WHAT IS ASKED: Give back exactly the lines running from the line that holds "Recreate this object" through the line that holds "GAP = 0.0003", ends included, and no other lines.

DATA FOR PROCESSING:
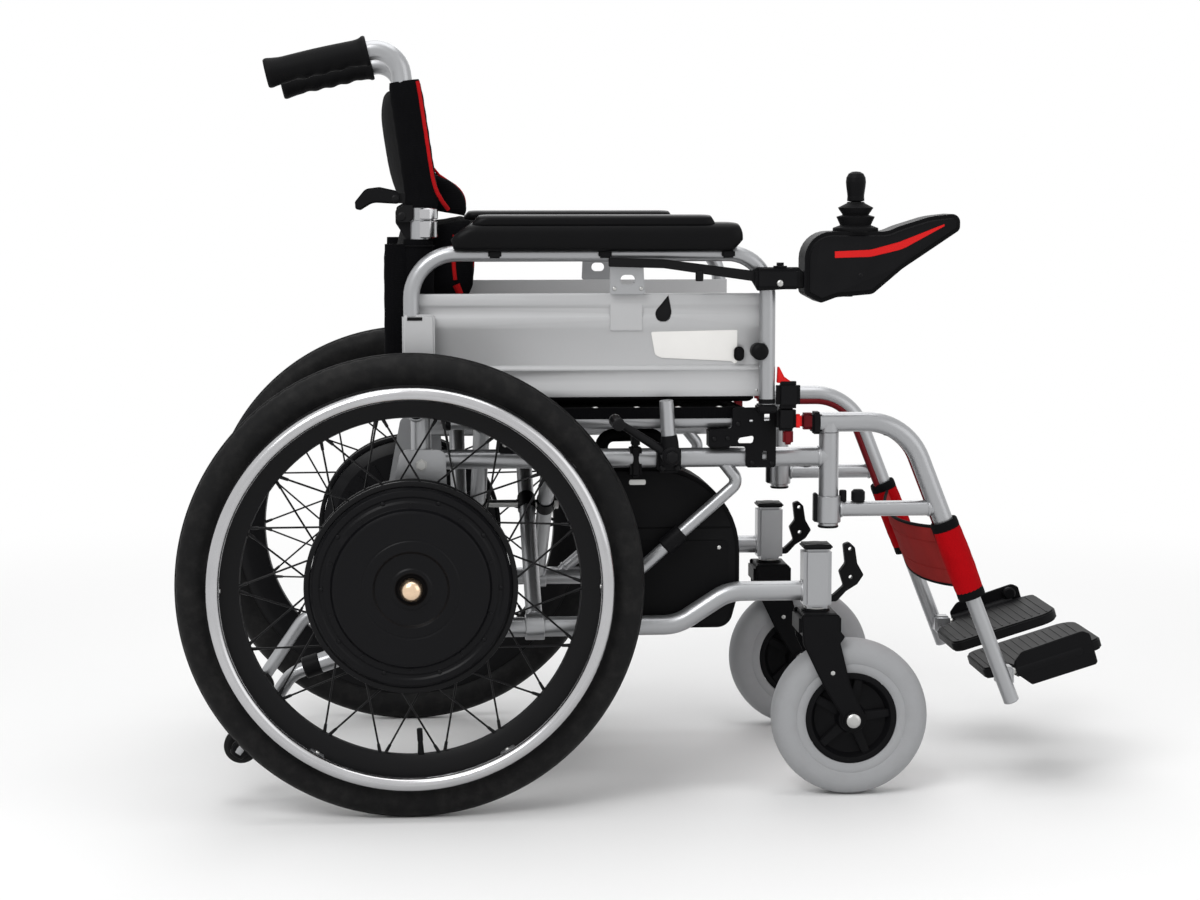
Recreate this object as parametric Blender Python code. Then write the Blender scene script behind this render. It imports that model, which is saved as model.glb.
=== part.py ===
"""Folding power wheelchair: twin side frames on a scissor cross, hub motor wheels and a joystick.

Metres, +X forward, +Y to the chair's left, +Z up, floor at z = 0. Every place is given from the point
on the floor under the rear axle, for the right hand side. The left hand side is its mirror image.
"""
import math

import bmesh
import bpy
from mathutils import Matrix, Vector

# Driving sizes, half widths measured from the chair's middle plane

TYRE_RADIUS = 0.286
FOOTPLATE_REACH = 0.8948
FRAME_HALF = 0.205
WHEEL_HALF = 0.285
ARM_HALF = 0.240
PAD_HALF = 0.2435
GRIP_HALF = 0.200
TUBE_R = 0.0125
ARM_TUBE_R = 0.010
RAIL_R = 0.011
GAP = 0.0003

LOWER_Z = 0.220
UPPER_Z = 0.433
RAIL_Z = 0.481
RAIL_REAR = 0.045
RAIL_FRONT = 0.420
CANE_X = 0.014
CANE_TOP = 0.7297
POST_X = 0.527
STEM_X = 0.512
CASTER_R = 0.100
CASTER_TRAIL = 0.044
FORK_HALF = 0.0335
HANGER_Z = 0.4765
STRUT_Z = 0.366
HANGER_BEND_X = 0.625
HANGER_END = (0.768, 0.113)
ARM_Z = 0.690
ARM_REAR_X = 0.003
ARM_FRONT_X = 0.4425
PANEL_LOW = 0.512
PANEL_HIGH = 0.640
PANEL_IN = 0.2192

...

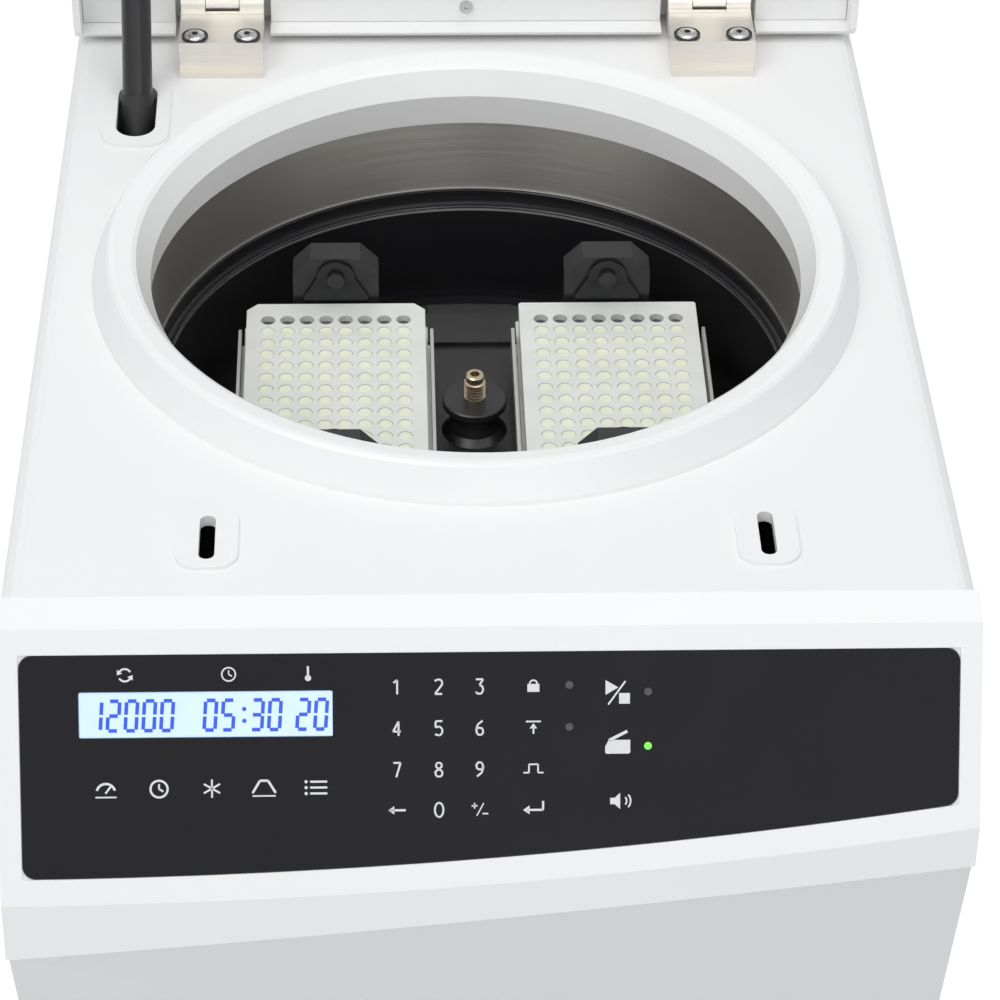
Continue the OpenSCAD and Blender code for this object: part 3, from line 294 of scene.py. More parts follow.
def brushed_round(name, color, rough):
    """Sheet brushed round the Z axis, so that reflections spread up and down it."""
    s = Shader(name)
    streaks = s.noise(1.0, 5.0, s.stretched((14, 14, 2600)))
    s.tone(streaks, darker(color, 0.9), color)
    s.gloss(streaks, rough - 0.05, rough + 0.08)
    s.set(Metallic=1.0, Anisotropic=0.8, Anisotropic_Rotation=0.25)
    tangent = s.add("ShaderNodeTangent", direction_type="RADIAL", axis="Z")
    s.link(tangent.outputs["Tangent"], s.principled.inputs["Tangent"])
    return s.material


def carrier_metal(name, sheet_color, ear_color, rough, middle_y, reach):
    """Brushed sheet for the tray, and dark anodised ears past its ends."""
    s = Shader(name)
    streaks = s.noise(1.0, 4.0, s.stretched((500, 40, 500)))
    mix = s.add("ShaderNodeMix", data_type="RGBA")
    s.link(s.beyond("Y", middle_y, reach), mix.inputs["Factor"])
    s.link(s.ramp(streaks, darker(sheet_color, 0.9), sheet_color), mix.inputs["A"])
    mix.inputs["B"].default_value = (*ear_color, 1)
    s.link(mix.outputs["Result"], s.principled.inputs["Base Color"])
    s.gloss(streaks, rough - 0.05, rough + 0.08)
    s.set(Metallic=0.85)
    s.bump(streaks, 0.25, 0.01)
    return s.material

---

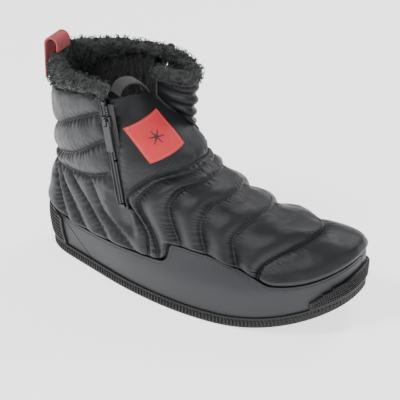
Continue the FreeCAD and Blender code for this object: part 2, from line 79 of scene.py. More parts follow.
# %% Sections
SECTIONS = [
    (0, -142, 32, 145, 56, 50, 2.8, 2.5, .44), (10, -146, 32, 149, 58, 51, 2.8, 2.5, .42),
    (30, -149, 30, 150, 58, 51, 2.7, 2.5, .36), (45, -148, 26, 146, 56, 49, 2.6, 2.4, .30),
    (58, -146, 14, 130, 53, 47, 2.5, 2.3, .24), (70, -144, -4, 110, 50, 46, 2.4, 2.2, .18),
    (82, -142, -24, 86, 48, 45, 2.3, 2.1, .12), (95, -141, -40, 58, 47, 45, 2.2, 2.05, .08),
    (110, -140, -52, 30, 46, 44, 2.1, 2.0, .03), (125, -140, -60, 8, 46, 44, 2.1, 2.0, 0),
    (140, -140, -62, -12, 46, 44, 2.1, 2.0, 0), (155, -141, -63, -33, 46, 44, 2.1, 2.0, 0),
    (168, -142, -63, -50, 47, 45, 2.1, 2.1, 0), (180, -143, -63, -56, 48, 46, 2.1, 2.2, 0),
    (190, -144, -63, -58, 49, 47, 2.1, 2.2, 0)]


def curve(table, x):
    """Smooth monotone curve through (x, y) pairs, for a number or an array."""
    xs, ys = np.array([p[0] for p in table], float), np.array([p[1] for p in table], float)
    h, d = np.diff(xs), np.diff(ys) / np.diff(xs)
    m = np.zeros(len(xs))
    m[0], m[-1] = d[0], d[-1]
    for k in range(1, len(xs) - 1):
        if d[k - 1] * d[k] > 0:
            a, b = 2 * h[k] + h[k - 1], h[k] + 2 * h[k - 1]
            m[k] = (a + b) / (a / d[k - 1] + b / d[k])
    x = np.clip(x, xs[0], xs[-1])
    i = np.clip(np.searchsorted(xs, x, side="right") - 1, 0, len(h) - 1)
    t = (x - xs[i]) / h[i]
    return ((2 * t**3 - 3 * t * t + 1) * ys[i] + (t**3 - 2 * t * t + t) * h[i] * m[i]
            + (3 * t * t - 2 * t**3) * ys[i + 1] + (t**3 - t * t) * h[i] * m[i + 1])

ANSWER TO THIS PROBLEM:
Recreate this object as parametric Blender Python code. Then write the Blender scene script behind this render. It imports that model, which is saved as model.glb.
=== part.py ===
"""Folding power wheelchair: twin side frames on a scissor cross, hub motor wheels and a joystick.

Metres, +X forward, +Y to the chair's left, +Z up, floor at z = 0. Every place is given from the point
on the floor under the rear axle, for the right hand side. The left hand side is its mirror image.
"""
import math

import bmesh
import bpy
from mathutils import Matrix, Vector

# Driving sizes, half widths measured from the chair's middle plane

TYRE_RADIUS = 0.286
FOOTPLATE_REACH = 0.8948
FRAME_HALF = 0.205
WHEEL_HALF = 0.285
ARM_HALF = 0.240
PAD_HALF = 0.2435
GRIP_HALF = 0.200
TUBE_R = 0.0125
ARM_TUBE_R = 0.010
RAIL_R = 0.011
GAP = 0.0003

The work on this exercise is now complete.